• [GIVEN TASK] Each line that holds the word "objects" counts once; report the total and nothing else.

• [SOURCE DATA]

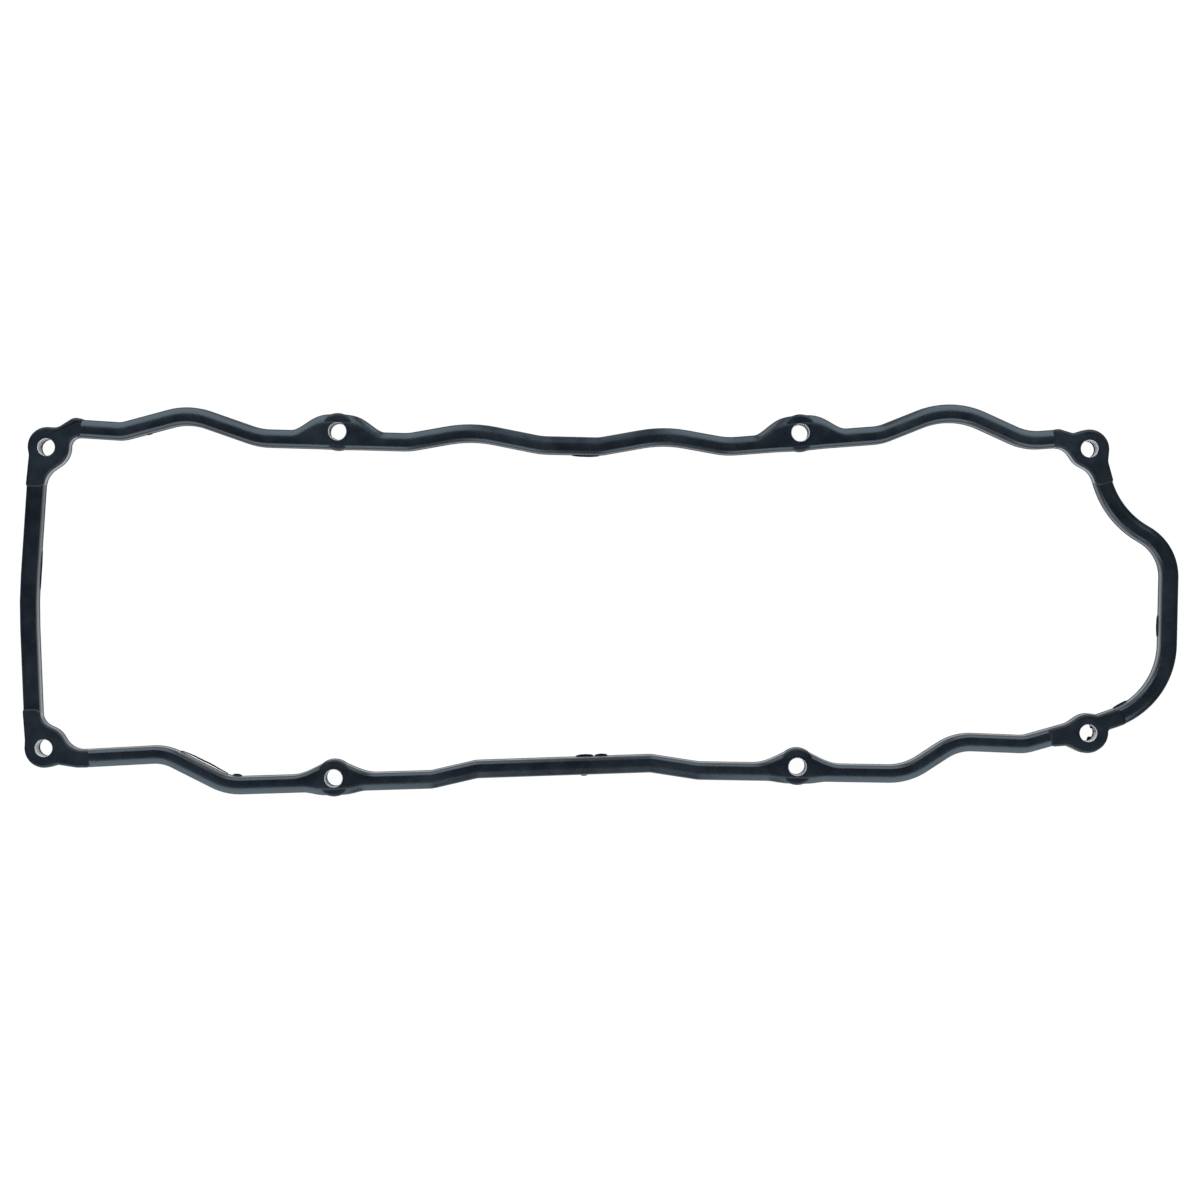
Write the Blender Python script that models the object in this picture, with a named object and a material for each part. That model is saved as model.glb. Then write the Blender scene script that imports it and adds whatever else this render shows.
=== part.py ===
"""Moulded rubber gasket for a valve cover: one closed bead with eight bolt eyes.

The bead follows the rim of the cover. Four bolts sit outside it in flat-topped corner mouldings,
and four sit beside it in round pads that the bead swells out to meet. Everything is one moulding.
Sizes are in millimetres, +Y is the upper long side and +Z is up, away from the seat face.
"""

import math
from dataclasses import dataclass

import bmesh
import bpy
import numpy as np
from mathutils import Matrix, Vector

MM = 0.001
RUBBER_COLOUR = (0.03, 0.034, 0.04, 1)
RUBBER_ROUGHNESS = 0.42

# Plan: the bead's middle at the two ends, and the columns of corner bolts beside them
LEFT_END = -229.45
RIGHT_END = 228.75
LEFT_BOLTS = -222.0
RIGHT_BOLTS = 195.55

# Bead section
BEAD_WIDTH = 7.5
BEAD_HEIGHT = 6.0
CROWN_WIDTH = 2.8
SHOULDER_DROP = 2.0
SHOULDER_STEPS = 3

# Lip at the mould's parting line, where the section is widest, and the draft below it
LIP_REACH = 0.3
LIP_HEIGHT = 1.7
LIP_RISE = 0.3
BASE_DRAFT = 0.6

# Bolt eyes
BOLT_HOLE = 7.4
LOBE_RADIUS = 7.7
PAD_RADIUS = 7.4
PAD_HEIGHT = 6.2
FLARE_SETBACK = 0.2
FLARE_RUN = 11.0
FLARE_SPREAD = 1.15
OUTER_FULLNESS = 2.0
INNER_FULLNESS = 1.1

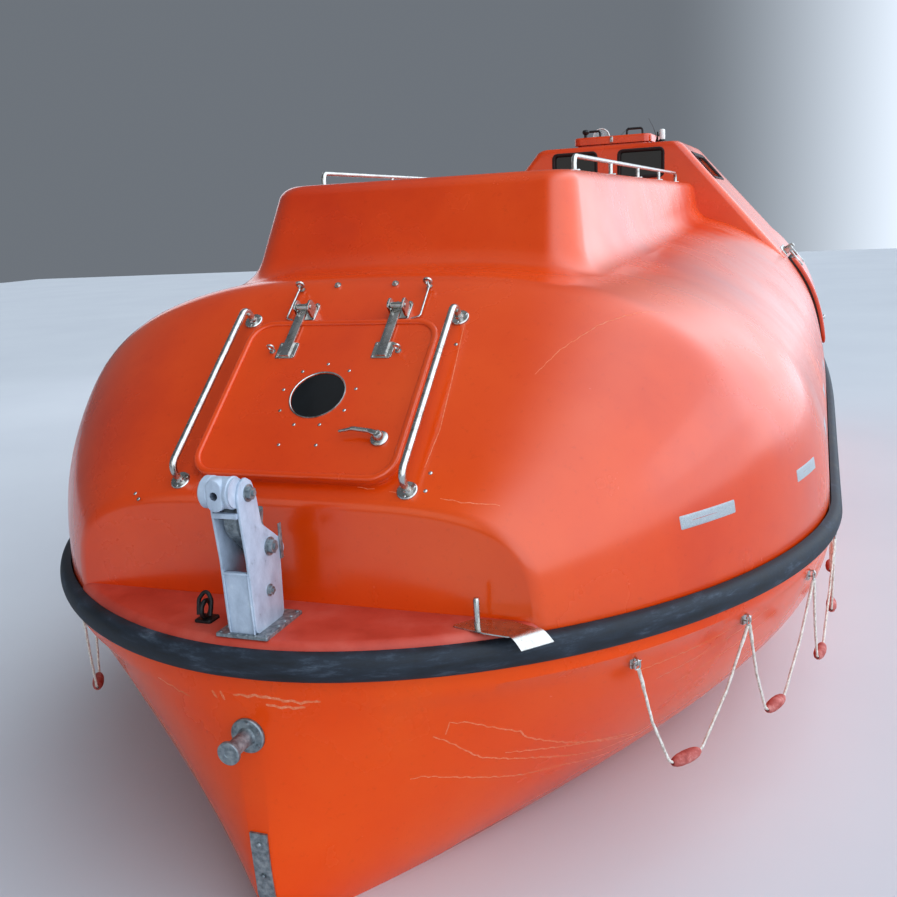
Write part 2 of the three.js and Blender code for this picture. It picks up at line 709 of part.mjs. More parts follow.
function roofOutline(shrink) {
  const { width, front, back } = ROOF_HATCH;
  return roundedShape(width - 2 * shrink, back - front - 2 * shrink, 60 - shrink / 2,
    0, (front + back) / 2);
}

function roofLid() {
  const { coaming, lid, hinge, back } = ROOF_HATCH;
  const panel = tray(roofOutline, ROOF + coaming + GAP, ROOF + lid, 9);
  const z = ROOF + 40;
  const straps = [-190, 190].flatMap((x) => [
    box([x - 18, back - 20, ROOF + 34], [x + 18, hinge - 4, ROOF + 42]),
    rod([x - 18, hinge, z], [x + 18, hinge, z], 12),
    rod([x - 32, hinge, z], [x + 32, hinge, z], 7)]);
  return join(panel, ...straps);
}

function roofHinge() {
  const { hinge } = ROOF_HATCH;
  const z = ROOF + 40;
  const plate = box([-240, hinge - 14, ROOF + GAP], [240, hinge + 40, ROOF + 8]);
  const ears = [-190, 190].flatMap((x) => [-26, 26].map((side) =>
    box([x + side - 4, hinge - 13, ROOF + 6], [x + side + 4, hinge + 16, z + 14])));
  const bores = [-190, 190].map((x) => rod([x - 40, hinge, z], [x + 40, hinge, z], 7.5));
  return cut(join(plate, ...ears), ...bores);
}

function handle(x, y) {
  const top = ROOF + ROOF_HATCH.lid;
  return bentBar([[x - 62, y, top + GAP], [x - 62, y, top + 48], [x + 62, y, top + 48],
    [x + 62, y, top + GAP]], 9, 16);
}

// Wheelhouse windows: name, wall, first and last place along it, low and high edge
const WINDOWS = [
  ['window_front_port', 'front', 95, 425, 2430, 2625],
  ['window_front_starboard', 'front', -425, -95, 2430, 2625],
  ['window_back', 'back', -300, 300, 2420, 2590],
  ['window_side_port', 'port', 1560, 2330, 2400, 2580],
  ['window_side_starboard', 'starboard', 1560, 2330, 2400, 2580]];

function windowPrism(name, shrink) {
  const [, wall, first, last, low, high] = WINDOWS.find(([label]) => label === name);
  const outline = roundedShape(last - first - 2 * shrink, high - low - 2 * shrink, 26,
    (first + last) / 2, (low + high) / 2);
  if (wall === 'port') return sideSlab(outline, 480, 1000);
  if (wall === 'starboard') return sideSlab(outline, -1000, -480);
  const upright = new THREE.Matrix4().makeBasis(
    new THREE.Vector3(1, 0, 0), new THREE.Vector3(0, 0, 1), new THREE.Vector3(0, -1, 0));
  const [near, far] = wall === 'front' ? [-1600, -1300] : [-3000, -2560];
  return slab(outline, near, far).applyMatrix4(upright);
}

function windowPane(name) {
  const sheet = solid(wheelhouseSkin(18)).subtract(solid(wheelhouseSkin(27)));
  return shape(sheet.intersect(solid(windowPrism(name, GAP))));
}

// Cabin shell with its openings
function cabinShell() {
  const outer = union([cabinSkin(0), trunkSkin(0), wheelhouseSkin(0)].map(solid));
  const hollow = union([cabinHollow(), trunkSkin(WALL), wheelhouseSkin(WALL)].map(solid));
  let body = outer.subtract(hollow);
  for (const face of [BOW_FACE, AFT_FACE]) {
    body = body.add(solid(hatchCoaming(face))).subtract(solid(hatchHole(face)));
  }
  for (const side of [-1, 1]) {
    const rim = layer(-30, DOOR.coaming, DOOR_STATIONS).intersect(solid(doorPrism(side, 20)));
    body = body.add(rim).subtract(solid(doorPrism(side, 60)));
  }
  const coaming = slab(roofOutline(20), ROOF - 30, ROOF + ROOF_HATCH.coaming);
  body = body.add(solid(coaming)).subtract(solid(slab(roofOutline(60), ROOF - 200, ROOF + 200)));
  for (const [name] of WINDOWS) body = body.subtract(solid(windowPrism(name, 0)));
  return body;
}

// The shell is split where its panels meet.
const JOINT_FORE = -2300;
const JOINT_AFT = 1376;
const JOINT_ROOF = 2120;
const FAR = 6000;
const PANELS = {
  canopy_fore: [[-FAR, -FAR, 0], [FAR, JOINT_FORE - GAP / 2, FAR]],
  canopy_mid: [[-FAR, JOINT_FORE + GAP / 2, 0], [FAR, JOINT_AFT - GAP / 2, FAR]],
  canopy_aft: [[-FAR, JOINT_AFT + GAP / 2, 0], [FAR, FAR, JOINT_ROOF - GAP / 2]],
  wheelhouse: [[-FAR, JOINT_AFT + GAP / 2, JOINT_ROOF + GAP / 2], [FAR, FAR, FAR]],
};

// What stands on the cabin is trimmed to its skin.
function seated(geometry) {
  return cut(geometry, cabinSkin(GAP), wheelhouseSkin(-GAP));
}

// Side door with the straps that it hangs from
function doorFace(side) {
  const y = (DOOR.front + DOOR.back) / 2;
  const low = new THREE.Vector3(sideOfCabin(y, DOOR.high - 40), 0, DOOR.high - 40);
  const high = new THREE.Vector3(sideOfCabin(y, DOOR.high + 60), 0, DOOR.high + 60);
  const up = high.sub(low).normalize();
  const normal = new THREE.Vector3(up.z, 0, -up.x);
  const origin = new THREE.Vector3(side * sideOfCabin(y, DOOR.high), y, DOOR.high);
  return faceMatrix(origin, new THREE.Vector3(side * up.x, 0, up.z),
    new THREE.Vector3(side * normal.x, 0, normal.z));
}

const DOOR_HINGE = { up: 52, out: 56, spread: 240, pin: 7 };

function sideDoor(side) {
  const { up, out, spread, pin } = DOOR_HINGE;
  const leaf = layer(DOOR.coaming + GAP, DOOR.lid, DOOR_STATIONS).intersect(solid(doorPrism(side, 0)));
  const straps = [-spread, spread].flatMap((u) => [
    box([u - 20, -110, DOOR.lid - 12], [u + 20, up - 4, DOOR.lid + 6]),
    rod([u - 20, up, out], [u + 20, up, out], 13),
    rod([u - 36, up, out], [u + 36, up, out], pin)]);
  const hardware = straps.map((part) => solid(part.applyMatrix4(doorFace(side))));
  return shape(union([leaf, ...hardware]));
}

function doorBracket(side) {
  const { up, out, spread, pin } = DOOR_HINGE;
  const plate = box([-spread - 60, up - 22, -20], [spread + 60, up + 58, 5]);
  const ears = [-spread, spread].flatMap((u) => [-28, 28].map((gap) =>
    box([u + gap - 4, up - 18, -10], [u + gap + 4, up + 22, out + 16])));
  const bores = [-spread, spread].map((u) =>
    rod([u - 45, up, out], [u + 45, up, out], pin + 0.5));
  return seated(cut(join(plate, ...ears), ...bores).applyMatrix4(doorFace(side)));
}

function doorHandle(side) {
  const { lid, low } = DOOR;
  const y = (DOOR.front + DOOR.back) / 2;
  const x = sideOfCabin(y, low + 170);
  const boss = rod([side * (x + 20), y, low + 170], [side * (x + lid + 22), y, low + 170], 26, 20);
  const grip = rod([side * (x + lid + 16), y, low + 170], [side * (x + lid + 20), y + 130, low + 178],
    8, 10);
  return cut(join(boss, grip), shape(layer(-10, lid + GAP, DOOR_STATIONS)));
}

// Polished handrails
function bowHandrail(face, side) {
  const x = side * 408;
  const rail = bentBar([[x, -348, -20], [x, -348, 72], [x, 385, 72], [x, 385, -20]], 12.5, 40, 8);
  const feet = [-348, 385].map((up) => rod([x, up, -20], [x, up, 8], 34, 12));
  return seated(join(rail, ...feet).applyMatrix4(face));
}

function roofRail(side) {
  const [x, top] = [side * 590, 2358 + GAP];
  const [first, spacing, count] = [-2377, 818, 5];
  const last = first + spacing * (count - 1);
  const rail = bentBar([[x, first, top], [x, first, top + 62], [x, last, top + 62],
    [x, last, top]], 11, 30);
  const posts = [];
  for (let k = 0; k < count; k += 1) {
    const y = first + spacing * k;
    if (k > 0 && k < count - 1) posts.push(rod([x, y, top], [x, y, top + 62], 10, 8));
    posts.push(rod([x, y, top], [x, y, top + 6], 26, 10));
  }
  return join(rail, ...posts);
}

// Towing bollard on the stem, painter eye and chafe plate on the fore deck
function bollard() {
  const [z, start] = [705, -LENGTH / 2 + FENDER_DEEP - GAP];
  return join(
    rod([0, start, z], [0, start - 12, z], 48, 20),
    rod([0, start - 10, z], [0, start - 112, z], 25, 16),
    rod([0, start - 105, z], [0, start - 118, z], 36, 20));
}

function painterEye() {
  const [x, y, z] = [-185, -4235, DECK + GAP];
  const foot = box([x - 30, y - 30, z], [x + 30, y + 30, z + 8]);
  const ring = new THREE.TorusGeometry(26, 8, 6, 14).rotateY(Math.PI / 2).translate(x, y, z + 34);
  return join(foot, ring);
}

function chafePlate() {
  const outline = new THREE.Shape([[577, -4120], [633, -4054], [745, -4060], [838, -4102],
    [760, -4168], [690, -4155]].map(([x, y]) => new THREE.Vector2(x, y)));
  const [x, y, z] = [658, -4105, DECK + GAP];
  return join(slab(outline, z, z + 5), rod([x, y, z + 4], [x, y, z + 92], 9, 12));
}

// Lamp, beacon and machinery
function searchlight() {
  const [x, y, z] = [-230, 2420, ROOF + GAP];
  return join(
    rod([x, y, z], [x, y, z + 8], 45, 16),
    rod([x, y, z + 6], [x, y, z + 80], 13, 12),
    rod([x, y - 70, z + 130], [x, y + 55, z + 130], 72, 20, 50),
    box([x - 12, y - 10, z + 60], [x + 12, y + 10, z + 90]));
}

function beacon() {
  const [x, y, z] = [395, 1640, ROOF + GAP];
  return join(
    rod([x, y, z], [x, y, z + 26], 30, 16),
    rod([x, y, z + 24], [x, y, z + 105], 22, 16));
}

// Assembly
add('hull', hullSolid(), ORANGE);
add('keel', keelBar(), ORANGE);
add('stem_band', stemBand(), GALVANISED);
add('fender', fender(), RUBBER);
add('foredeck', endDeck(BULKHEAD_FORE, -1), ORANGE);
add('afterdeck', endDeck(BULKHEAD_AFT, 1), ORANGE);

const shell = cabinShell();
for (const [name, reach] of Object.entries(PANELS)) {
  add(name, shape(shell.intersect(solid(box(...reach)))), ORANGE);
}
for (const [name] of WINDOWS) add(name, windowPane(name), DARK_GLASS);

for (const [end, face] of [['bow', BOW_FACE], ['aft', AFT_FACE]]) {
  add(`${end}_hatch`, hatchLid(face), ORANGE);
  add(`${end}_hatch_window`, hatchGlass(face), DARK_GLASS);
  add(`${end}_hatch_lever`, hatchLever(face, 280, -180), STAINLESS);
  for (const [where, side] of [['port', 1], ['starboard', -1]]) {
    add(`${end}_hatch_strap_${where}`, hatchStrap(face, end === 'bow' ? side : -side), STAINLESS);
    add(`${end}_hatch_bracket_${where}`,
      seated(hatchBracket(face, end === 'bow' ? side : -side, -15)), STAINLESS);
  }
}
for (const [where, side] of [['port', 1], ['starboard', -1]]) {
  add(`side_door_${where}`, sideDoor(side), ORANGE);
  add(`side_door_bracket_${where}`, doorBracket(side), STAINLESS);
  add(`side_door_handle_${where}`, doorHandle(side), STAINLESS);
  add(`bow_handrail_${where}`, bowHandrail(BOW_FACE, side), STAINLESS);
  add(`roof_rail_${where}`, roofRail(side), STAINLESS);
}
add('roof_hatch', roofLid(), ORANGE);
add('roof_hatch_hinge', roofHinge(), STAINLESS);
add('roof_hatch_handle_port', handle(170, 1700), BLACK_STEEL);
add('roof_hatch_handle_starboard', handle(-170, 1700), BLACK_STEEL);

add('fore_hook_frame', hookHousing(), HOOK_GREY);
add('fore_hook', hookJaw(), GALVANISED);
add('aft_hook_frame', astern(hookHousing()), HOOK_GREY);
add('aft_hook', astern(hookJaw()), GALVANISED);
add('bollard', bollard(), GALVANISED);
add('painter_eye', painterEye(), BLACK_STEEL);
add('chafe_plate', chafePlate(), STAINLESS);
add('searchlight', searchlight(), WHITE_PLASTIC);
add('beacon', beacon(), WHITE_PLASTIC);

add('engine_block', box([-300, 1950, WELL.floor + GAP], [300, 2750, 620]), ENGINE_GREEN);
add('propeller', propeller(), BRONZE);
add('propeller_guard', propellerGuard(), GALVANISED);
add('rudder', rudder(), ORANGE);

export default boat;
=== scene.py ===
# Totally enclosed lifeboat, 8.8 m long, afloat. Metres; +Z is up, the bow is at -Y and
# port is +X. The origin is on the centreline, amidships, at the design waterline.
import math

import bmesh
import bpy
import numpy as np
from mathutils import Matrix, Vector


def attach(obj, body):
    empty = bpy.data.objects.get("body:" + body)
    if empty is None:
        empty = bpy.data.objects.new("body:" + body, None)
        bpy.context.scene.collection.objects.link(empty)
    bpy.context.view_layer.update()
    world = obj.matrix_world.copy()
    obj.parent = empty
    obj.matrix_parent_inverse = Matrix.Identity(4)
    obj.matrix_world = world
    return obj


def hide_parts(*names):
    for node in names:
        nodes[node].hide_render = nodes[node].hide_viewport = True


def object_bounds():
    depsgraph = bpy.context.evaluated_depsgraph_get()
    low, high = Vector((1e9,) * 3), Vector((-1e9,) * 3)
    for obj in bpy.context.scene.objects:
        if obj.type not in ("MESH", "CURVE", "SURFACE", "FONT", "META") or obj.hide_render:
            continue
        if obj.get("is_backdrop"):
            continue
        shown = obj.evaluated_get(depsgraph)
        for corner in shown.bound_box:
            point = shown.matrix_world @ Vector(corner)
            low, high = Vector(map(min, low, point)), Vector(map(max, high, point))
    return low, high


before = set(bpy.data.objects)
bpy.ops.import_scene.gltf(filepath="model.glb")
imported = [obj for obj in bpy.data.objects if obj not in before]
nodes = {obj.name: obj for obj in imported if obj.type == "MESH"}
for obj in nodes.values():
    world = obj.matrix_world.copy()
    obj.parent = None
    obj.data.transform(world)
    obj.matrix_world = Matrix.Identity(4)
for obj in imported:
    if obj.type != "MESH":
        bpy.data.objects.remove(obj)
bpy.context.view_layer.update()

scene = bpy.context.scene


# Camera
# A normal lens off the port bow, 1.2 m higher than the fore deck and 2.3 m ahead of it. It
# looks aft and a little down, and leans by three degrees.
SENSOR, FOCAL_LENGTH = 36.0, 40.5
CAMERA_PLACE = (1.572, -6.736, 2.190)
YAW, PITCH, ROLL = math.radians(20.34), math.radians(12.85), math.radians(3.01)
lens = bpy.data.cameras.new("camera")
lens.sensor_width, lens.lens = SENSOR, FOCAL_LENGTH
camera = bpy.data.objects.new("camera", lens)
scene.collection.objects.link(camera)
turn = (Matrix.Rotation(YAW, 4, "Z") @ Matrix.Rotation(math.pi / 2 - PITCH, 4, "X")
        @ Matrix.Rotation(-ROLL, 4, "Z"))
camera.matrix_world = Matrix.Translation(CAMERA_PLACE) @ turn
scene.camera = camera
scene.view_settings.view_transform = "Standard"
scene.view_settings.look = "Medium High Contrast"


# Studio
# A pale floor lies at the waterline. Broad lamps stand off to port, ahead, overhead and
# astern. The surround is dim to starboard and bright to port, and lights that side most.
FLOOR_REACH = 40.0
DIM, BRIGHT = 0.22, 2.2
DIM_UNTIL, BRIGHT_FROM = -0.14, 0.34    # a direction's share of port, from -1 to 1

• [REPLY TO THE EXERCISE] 9